• COLLECTED MATERIAL
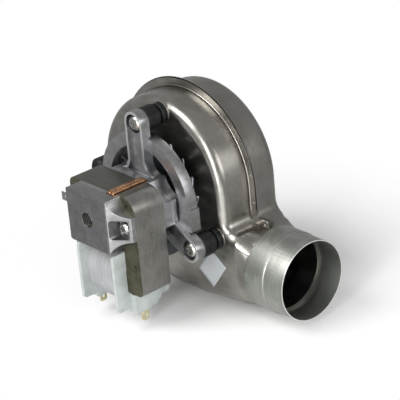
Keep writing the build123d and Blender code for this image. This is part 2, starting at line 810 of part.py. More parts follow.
# Front bracket: hollow bearing block and an ear each side, sloped back and hollowed for its screw
with BuildPart() as front_bracket:
    with BuildSketch(across(stack_front_y)) as footprint:
        bracket_outline()
        fillet(footprint.vertices().group_by(Axis.Y)[0].sort_by(Axis.X)[0], block_corner)
    extrude(amount=block_depth)
    with BuildSketch(Plane.XY.offset(block_bottom)):
        for side in (1, -1):
            with BuildLine():
                Polyline(
                    (side * block_half_width, block_front_y),
                    (side * frame_half_width, block_front_y),
                    (side * frame_half_width, plate_front_y - ear_step),
                    (side * block_half_width, block_front_y + ear_step),
                    close=True,
                )
            make_face()
    extrude(amount=frame_half_height - block_bottom, mode=Mode.SUBTRACT)
    with BuildSketch(across(plate_front_y)):
        for place in bolt_places:
            with Locations(place):
                RectangleRounded(ear_hollow, ear_top - ear_bottom - 2 * ear_rim, ear_hollow_corner)
    extrude(amount=block_depth, mode=Mode.SUBTRACT)
    with BuildSketch(across(stack_front_y)):
        with Locations((0, (frame_half_height + block_bottom) / 2)):
            Rectangle(
                2 * (block_half_width - block_wall),
                frame_half_height - block_bottom - 2 * block_wall,
            )
    extrude(amount=block_depth - block_wall, mode=Mode.SUBTRACT)
    rod(bush_radius + boss_wall, block_front_y + block_wall / 2, front_bush_end - retainer_set_back)
    rod(bush_radius, front_bush_start, front_bush_end, mode=Mode.SUBTRACT)
    rod(shaft_window, block_front_y, front_bush_end, mode=Mode.SUBTRACT)
    strap_relief(stack_front_y, stack_front_y - strap_room)
    for place in bolt_places:
        rod(bolt_radius + bolt_clearance, plate_front_y, stack_front_y, place, mode=Mode.SUBTRACT)
    with BuildSketch(Plane.XY.offset(earth_level - earth_width / 2)):
        with BuildLine():
            Polyline(
                (-block_half_width, block_front_y),
                (-block_half_width - earth_room, block_front_y),
                (-block_half_width - earth_room, tab_y + blade_sheet),
                (-block_half_width - blade_sheet, tab_y + blade_sheet),
                (-block_half_width - blade_sheet, tab_y + earth_foot),
                (-block_half_width, tab_y + earth_foot),
                close=True,
            )
        make_face()
    extrude(amount=earth_width, mode=Mode.SUBTRACT)
front_bracket.part.label = "front_bracket"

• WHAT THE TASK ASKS
Please reproduce each line exactly as written.

• PROBLEM SOLUTION
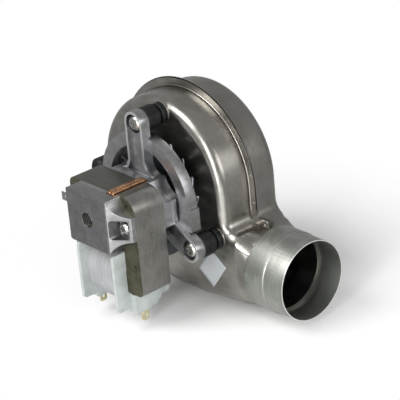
Keep writing the build123d and Blender code for this image. This is part 2, starting at line 810 of part.py. More parts follow.
# Front bracket: hollow bearing block and an ear each side, sloped back and hollowed for its screw
with BuildPart() as front_bracket:
    with BuildSketch(across(stack_front_y)) as footprint:
        bracket_outline()
        fillet(footprint.vertices().group_by(Axis.Y)[0].sort_by(Axis.X)[0], block_corner)
    extrude(amount=block_depth)
    with BuildSketch(Plane.XY.offset(block_bottom)):
        for side in (1, -1):
            with BuildLine():
                Polyline(
                    (side * block_half_width, block_front_y),
                    (side * frame_half_width, block_front_y),
                    (side * frame_half_width, plate_front_y - ear_step),
                    (side * block_half_width, block_front_y + ear_step),
                    close=True,
                )
            make_face()
    extrude(amount=frame_half_height - block_bottom, mode=Mode.SUBTRACT)
    with BuildSketch(across(plate_front_y)):
        for place in bolt_places:
            with Locations(place):
                RectangleRounded(ear_hollow, ear_top - ear_bottom - 2 * ear_rim, ear_hollow_corner)
    extrude(amount=block_depth, mode=Mode.SUBTRACT)
    with BuildSketch(across(stack_front_y)):
        with Locations((0, (frame_half_height + block_bottom) / 2)):
            Rectangle(
                2 * (block_half_width - block_wall),
                frame_half_height - block_bottom - 2 * block_wall,
            )
    extrude(amount=block_depth - block_wall, mode=Mode.SUBTRACT)
    rod(bush_radius + boss_wall, block_front_y + block_wall / 2, front_bush_end - retainer_set_back)
    rod(bush_radius, front_bush_start, front_bush_end, mode=Mode.SUBTRACT)
    rod(shaft_window, block_front_y, front_bush_end, mode=Mode.SUBTRACT)
    strap_relief(stack_front_y, stack_front_y - strap_room)
    for place in bolt_places:
        rod(bolt_radius + bolt_clearance, plate_front_y, stack_front_y, place, mode=Mode.SUBTRACT)
    with BuildSketch(Plane.XY.offset(earth_level - earth_width / 2)):
        with BuildLine():
            Polyline(
                (-block_half_width, block_front_y),
                (-block_half_width - earth_room, block_front_y),
                (-block_half_width - earth_room, tab_y + blade_sheet),
                (-block_half_width - blade_sheet, tab_y + blade_sheet),
                (-block_half_width - blade_sheet, tab_y + earth_foot),
                (-block_half_width, tab_y + earth_foot),
                close=True,
            )
        make_face()
    extrude(amount=earth_width, mode=Mode.SUBTRACT)
front_bracket.part.label = "front_bracket"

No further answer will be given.